The African Commission on Human and Peoples’ Rights has urged Anvil Mining Company to pay compensation of victims of a massacre in the Democratic Republic of Congo. The Commission considers that Anvil Mining has been complicit in the events.
Anvil Mining Company has offices in Canada and Australia. Its main area of business is copper mining in Congo. In 2004, a small group took control of the city of Kilwa in Eastern Congo. The group was initially comprised of some ten members. They carried only light weapons and claimed to be member of a rebel group whose name had hitherto been unknown. Anvil was running a copper mine near the city of Kilwa.
The Congolese army (FARDC) launched an attack on the city in a bid to regain control. During the attack, the 62. Brigade of the Congolese army used excessive force. 73 people lost their lives, more than 20 of them by summary executions. Arbitrary detentions took place and houses and shops were looted.
Eye witnesses stated that vehicles of Anvil mining had transported soldiers to Kilwa. The company later on confirmed this, inter alia in the course of an investigation of the incident by the UN-Mission in the Democratic of Congo (MONUC). Witness also claimed that vehicles of the company had been used to transport bodies and looted goods away from Kilwa. Anvil Mining denied these allegations.
The prosecution indicted several persons for human rights violations in Kilwa, among them were several soldiers and three employees of Anvil Mining. A military court acquitted the company’s employees (and several other persons).
Relatives of victims of the massacre filed criminal complaints in Australia. Australian police instigated an investigation but discontinued it following the acquittal of the company’s employees by the Congolese military court. In 2010, a Canadian NGO supported relatives of victims in initiating a civil action in Canada, where Anvil had offices. However, the Supreme Court of Canada ultimately ruled that Canadian courts had no jurisdiction in the case.
In the same year, relatives of victims submitted a complaint to the African Commission on Human and Peoples’ Rights. The African Commission decided on that complaint in August 2017. It held that the Democratic Republic of Congo had violated its obligation to secure human rights on its territory. In the decision, the African Commission also dealt with the role Anvil Mining had played in the incident.
The Commission was unable to render a decision which was directly binding on the company, since the African Commission’s purview is to control the observance of the African Charter on Human and Peoples’ Rights and of other international human rights treaties. International treaties on human rights are concluded by state parties and only impose obligations on states. Consequently, the African Commission has only jurisdiction to rule on states’ actions or omissions. The Commission decided that the Democratic Republic of Congo had to pay compensation to victims and their families.

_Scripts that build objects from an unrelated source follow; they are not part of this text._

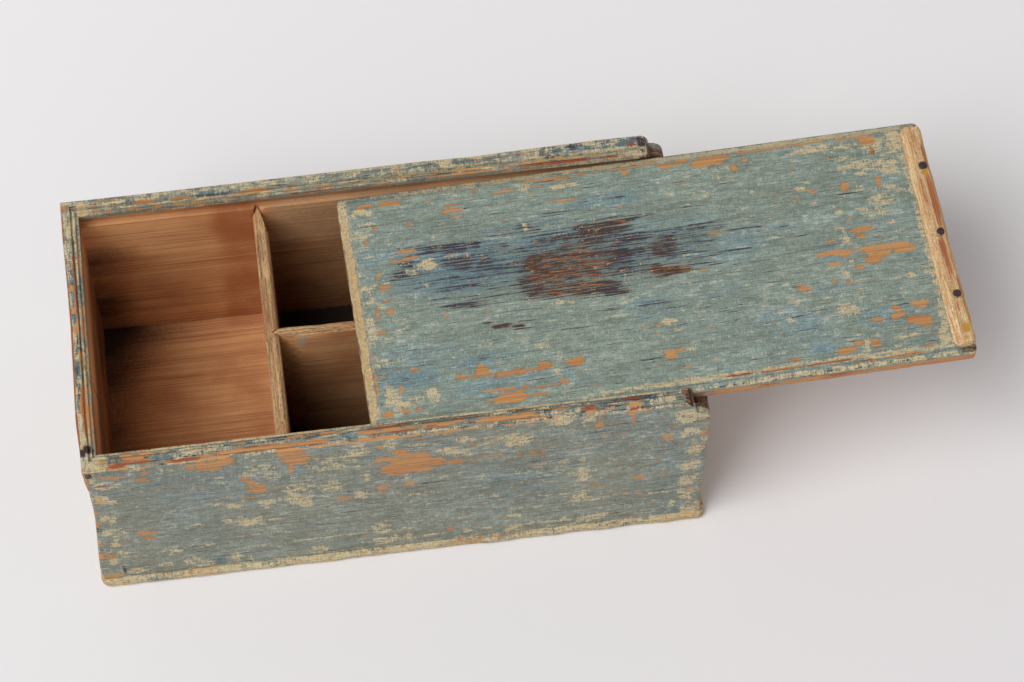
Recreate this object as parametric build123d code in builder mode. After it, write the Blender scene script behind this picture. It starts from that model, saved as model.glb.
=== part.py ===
"""Painted pine spice box whose lid slides in grooves, standing with the lid drawn part of the way out.

Millimetres. X runs along the box, towards the end where the lid comes out. Y runs to the back, and Z up.
The origin is the middle of the base board's underside.
"""

from math import asin, cos, radians, sin, tan
import os

from build123d import *

# The box as a whole
box_length = 300.0
box_width = 153.0
box_height = 120.0
base_thickness = 6.0
base_overhang = 2.5
base_corner_round = 5.0
base_edge_round = 2.6
side_wall = 10.0
end_wall = 8.5

# The groove that the lid runs in, and the ledge under it
ledge_drop = 12.5
side_groove_depth = 5.2
end_groove_depth = 3.5
sill_clearance = 0.5

# The moulding along the walls' top edges, from the lip over the groove outwards
rim_lip = 1.5
rim_bead = 1.8
rim_quirk = 0.8
rim_quirk_depth = 1.6
rim_bead_rise = 0.9
rim_lip_drop = 2.0
rim_edge_round = 1.5

# The two rounded lobes that end each side wall where the lid comes out
upper_lobe = 7.5
lower_lobe = 7.5
lobe_notch = 1.0

# Dovetails: tails on the side walls, pins on the end walls
pin_count = 6
pin_tip_width = 5.0
pin_flare = 8.0

# Dividers, which stand on the base with their pointed ends in V-grooves
divider_top_drop = 2.5
cross_divider_thickness = 7.0
left_bay_length = 84.2
cross_tip_inset = 2.7
cross_back_whittle = 12.0
cross_front_whittle = 5.0
shoulder_bevel = 1.2
long_divider_thickness = 6.0
front_bay_width = 59.4
long_tip_inset = 1.8
long_whittle = 11.0
point_depth = 2.7
point_root = 3.2
point_tip = 0.8
point_clearance = 0.3

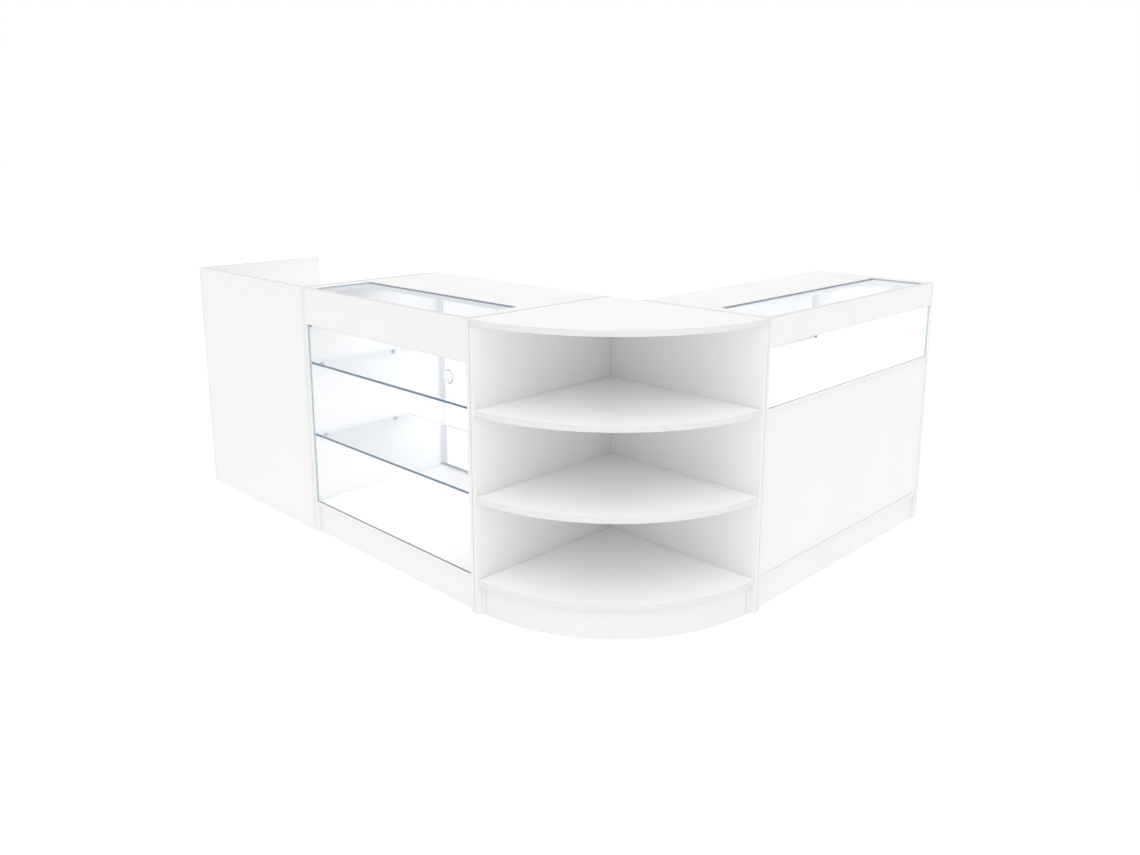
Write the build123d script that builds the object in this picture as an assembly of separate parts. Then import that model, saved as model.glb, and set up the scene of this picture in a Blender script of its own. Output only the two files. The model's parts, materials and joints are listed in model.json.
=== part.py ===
from build123d import *
import os

os.makedirs("parts", exist_ok=True)

# Overall sizes, millimetres
counter_height = 900.0
wing_depth = 600.0            # front to rear of the glass display, and radius of the corner unit
glass_display_width = 900.0
window_display_width = 1060.0
window_display_depth = 480.0
till_width = 800.0
till_depth = 540.0

# Boards and panes
panel_thickness = 15.0
top_thickness = 18.0
curved_board_thickness = 18.0
glass_thickness = 6.0
door_glass_thickness = 5.0
edge_ease = 0.8

# Clearances and set-backs
unit_gap = 2.0
glass_gap = 1.0
front_reveal = 1.0
lower_front_reveal = 3.0
front_glass_set = 4.0
plinth_set = 13.0
plinth_lift = 2.0
rear_plinth_set = 40.0
deck_rear_set = 2.0

# Heights of the boards inside the units
glass_deck_height = 120.0
deck_height = 112.0
upper_shelf_height = 636.0
lower_shelf_height = 374.0
window_floor_height = 630.0
storage_shelf_height = 370.0
glass_header_height = 128.5
window_header_height = 84.5

# Glass set into the tops
top_arm = 41.0
top_ledge = 8.0
glass_top_reach = 240.0
window_top_reach = 211.0
batten_depth = 18.0
batten_height = 18.0

# Glass shelves and their supports
glass_shelf_set = 12.0
glass_shelf_depth = 400.0
glass_shelf_thickness = 8.0
pin_front_inset = 40.0
pin_rear_inset = 58.0
pin_reach = 12.0
pin_width = 12.0
pin_leg = 13.0
pin_plate = 1.5
pin_spigot_radius = 2.3
pin_spigot_length = 8.0
pin_hole_radius = 2.6
pin_hole_depth = 9.0
pin_spigot_drop = 7.0
clip_width = 7.0
clip_depth = 4.0
clip_drop = 10.0
glass_clip_inset = 6.0
window_clip_inset = 263.0

# Sliding doors and their double channels
track_set = 18.0
channel_width = 8.0
channel_wall = 2.0
channel_base = 2.0
lower_channel_height = 10.0
upper_channel_height = 18.0
door_float = 1.0
door_lift = 7.0
door_overlap = 30.0
pull_radius = 25.0
pull_clearance = 0.3
pull_flange_radius = 29.0
pull_flange = 1.5
pull_wall = 2.0
pull_floor = 1.2
pull_edge_inset = 60.0

# Till unit
till_well_depth = 160.0
till_front_lift = 2.0
till_shelf_height = 350.0
shelf_side_gap = 1.0
drawer_front_height = 120.0
drawer_gap = 3.0
drawer_side_thickness = 12.0
drawer_bottom_thickness = 6.0
drawer_box_height = 88.0
drawer_box_lift = 14.0
drawer_depth = 430.0
runner_space = 13.0
runner_height = 42.0
runner_wall = 1.5
runner_reach = 10.0
runner_play = 0.5
slide_height = 36.0
slide_wall = 2.0
handle_span = 160.0
handle_radius = 5.0
handle_post_radius = 4.0
handle_stand_off = 30.0

# Screws that join the units
screw_radius = 2.2
screw_hole_radius = 2.5
screw_head_radius = 4.5
screw_head_height = 2.0
screw_bite = 9.0
screw_low_height = 55.0
screw_high_drop = 60.0
screw_end_inset = 90.0

# Corner unit
corner_plinth_set = 13.0
corner_plinth_thickness = 9.0
corner_plinth_lift = 3.0

# Turn of the right wing about the vertical, degrees
wing_turn = 90.0

parts = {}
shelf_pins = []
glass_clips = []
battens = []
screws = []


def slab(x0, x1, y0, y1, z0, z1):
    """A board or pane between two corners, with eased edges."""
    middle = Pos((x0 + x1) / 2, (y0 + y1) / 2, (z0 + z1) / 2)
    return middle * chamfer(Box(x1 - x0, y1 - y0, z1 - z0).edges(), edge_ease)


def plain(x0, x1, y0, y1, z0, z1):
    """A square-edged block between two corners."""
    return Pos((x0 + x1) / 2, (y0 + y1) / 2, (z0 + z1) / 2) * Box(x1 - x0, y1 - y0, z1 - z0)


def rod(x, y, z, axis, radius, length):
    """A round bar that starts at a point and runs along one axis."""
    plane = Plane(origin=(x, y, z), z_dir=axis)
    return plane * Pos(0, 0, length / 2) * Cylinder(radius, length)


def shelf_pin(x, y, z, side):
    """Bracket under a shelf; side is +1 when the board it stands on is at lower x."""
    plate = plain(min(x, x + side * pin_reach), max(x, x + side * pin_reach),
                  y - pin_width / 2, y + pin_width / 2, z - pin_plate, z)
    leg = plain(min(x, x + side * pin_plate), max(x, x + side * pin_plate),
                y - pin_width / 2, y + pin_width / 2, z - pin_leg, z)
    spigot = rod(x + side * pin_plate / 2, y, z - pin_spigot_drop, (-side, 0, 0),
                 pin_spigot_radius, pin_spigot_length + pin_plate / 2)
    return plate + leg + spigot


def pin_hole(x, y, z, side):
    """Blind hole in the board behind a shelf pin."""
    return rod(x, y, z - pin_spigot_drop, (-side, 0, 0), pin_hole_radius, pin_hole_depth)


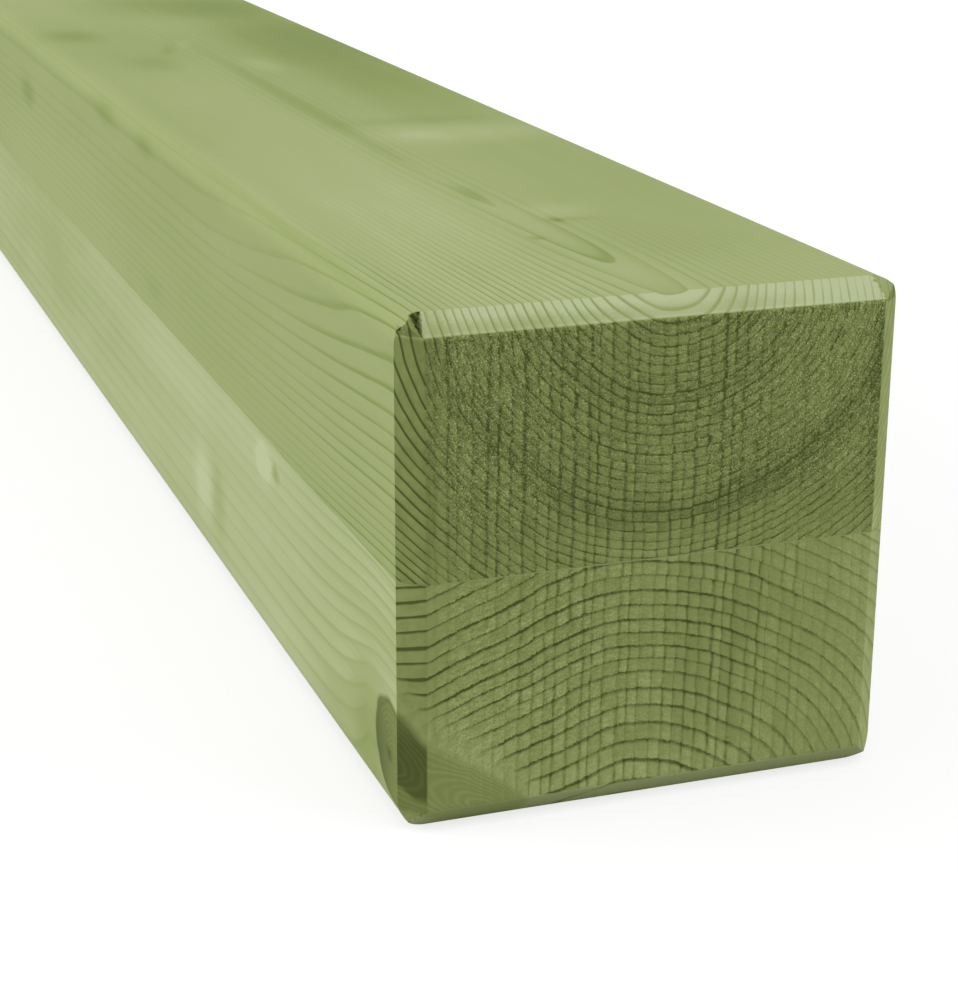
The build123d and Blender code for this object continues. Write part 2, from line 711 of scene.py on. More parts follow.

At the same time, the Commission made it clear that it attributes responsibility to Anvil Mining, too. It issued a letter urging Anvil Mining to contribute to payments to victims and announced to inform the public about any reaction on the part of Anvil Mining.
The case highlights some problems of international human rights protection. On the one hand, it sheds light on the role of transnational corporations. They are often directly responsible for human rights violations or complicit in infringements of human rights committed by governments. Yet there are insufficient legal instruments to hold the accountable. According to the current understanding of international human rights law, human rights are legally binding only on states (an interpretation which comes increasingly under attack). International human rights courts therefore have no jurisdiction over actions of corporations.
Courts in the states in which the corporations are domiciled frequently deem that they have no jurisdiction on actions committed abroad (in particular when a subsidiary of the company acted). And courts in the countries in which the violations occured are often not truly independent or corrupted.
In addition to that, the case points to another problem of human rights protection in Africa: It took the African Commission seven years to deliver a decision – although the government of DRC did not participate in the proceedings and although the Commission did not conduct an oral hearing. Effective human rights protection requires that proceedings are concluded within effectively and that victims’ rights are upheld within reasonable time.